Kids, especially the ones who learned the information the first time, come to me bored out of their minds by history. While I'm not sure I'd advocate tossing out history all together, I would like to see more of a back to basics approach taken. Let's start with simple geography. Too many kids can't even tell me what continent they live on - in the sixth grade!

Ms. Q said...

Here is what I would love, being the high school US History teacher I am:
1. Students come to me with a basic understanding of geography skills.
2. Students come to me having a background in the basic chronology of US History, which could be accomplished in middle school.
3. Students come to me knowing basic facts and people.
My current students have never taken a geography class. Most of my students do not know the basic cultural history, like George Washington leading the Am Rev or Martin Luther King's fight for equality. They have many misconceptions, due to their constant watching of media programming that is not historically accurate and any teacher will tell you it is harder to unteach incorrect info than it is to teach something brand new.

Sara R said...

If your 6th grader wants to know why in social studies they learn the same thing year after year, blame the progressive education reformers of the early 20th century. Before then, there was no such thing as social studies. It was history and geography.
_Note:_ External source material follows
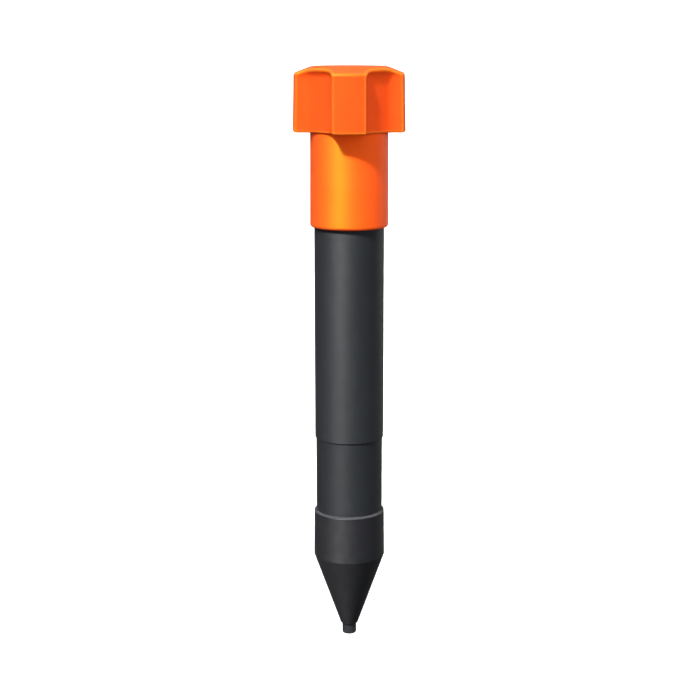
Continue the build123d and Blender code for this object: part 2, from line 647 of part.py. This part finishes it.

The theory was that kids aren't capable of learning about things from far away times and places. It is true that kids don't have a firm grasp of time, but kids can understand and love stories. They love learning about mummies and castles. Last week I helped out in my dd's 1st grade class. Some kids were getting in trouble, so I started teaching them about the nearby globe to keep them engaged. I pointed out our state, the different oceans, continents, where Santa Claus lives, where the penguins live, and so on. One kid was especially intrigued that Mount Everest was the tallest mountain in the world. They can learn it at that young age, and it's way more interesting than learning about the mailman each year from preschool through 3rd grade.

For more information, check out Diane Ravitch's Left Back: A Century of Failed School Reforms. For an alternative, some homeschoolers (who follow The Well Trained Mind) teach history chronologically over a 4 year cycle, 3 times between grades 1 and 12, in greater depth each time. World history is way too much to cover in just one year.